Here’s the Sandal-Weather Scotch You’ve Been Waiting For

Krystal Ramirez | Vegas Seven

Glenfiddich India Pale Ale Cask Finish

All right, we’re taking the gloves off and packing them away for the long, hot Las Vegas summer. But if you’re thinking there isn’t a warm-weather friend among your Scottish whiskies and that you need to say farewell till fall, think again. From one of the country’s most prestigious, innovative and still-family-owned Scotch houses comes Glenfiddich India Pale Ale Cask Finish ($66, Total Wine & More locations), the first in a new Experimental Series that joined the brand’s permanent lineup in late 2016.

“When malt master Brian Kinsman’s not drinking Scotch whisky, he likes a little beer,” Glenfiddich national ambassador Mitch Bechard says. Two years ago, serendipity brought Kinsman together with brewer Seb Jones from Speyside Craft Brewery in Scotland, just minutes from the distillery, “and Seb said he just about fell over when Brian called him.” Empty casks were sent to the brewery, filled with IPA, rested for four months, emptied and then filled with Glenfiddich. “They weren’t successful at the start; some of the experiments just failed completely—which is great!” Bechard says. “You have to remember that what we’re doing with this expression has never been done before with single-malt Scotch whisky. After two years, the gentlemen nailed it.”

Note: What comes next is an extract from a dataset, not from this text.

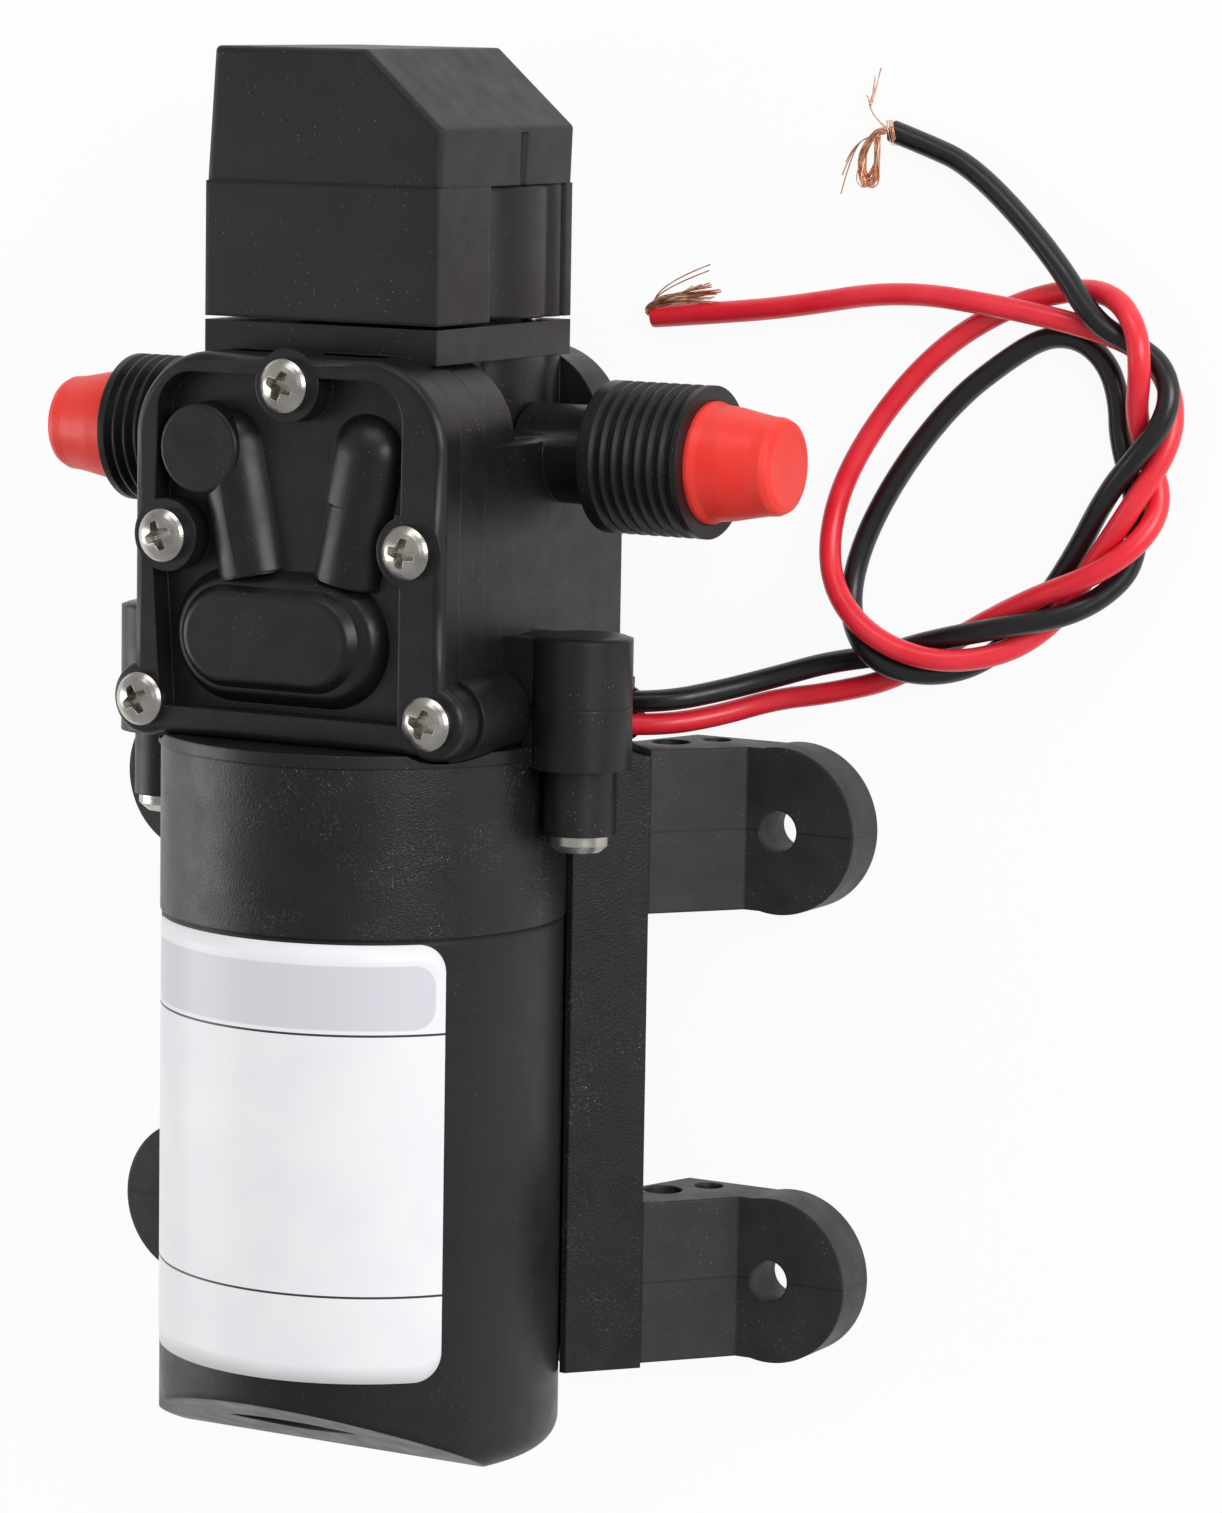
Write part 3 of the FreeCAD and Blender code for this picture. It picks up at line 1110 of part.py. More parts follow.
# Pressure switch: housing with two rear screw columns, and a cover with a slanted corner.
switch_foot_y = above(size.switch_foot)
switch_seam_y = above(size.switch_seam)
switch_top_y = above(size.switch_top)
switch_rear_z = behind(size.switch_rear)
switch_front_z = before(size.switch_front)
switch_z = behind(size.switch_centre)
housing_box = block("switch_box", (-size.switch_half, size.switch_half), (switch_foot_y, switch_seam_y),
                    (switch_rear_z, switch_front_z))
notches = []
columns = []
for side in SIDES:
    low, high = sorted((side * size.notch_half, side * (size.switch_half + 1)), key=lambda v: v.value)
    notches.append(block("rear_notch", (low, high), (switch_foot_y - 1, switch_seam_y + 1),
                         (switch_rear_z + size.switch_wall, behind(size.notch_front))))
    columns.append(cylinder("switch_column", size.column_radius, size.switch_seam - size.switch_foot,
                            (side * size.column_x, switch_foot_y, behind(size.column_behind)), TO_SWITCH))
switch_solid = fuse("switch_solid", [cut("switch_notched", housing_box, notches)] + columns)
room_half = size.notch_half - size.switch_wall
room_rear_z = switch_rear_z + size.switch_wall
room_front_z = switch_front_z - size.switch_wall
guide_y = above(size.switch_foot + 9.5)
switch_cuts = [
    block("switch_room", (-size.column_x + size.column_radius + 0.2, size.column_x - size.column_radius - 0.2),
          (guide_y + 2.0, switch_seam_y + 1), (room_rear_z, room_front_z)),
    cylinder("spring_room", size.plunger_foot + 0.4, guide_y - switch_foot_y + 1,
             (0, switch_foot_y - 1, switch_z), TO_SWITCH),
    cylinder("plunger_guide", size.plunger_radius + size.running_gap, 6, (0, guide_y - 1, switch_z), TO_SWITCH)]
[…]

The trick, it turned out, was the beer; it had to be relatively low in bitterness. “Glenfiddich off the still is a very delicate spirit: pear notes, very clean, very fresh. What we always want to do whenever we’re aging any Scotch whisky is have that nice balance between distillery and maturation characteristics,” Bechard says. Accordingly, the finished spirit displays all the house attributes: fruit-forward on the nose, and vibrant on the palate with a pleasant sweetness, “but then right at the end, there’s just that little hop kick,” Bechard notes. The typically long finish—slightly cut short by the hoppiness—is at once satisfying and refreshing, not unlike a cold draught of ale.

You’ll find a suitable companion for the IPA Cask in a not-excessively-hoppy beer (about 20 to 30 on the International Bitterness Units scale), or, if you happen to be in Speyside, you can visit the brewery and ask to try the IPA, which in addition to lending its flavor to the finished Scotch, has picked up some of the whisky’s character.

“From its inception, Glenfiddich has always been pioneering and experimental,” Bechard says. “William Grant used his seven sons and one stonemason to build the distillery. Then Glenfiddich essentially created the single-malt category in 1963 with the first single malt ever to be marketed in a big way. It was the first distillery to open its doors to visitors as well. The solera process—Glenfiddich pioneered that. The 21-Year-Old—a Scotch whisky using ex rum casks—again something that had never been done before.”

And the innovation doesn’t stop there. To create Project XX, the second in the Experimental Series, 20 whiskey experts were invited to roam one of Glenfiddich’s warehouses, selecting a personal favorite from among thousands of casks for a blend that is a mosaic of finishes and expressions, and which is even greater than the sum of its parts. “And that’s what you’re going to see with Glenfiddich moving forward,” Bechard says. “We’re throwing the rule book out.”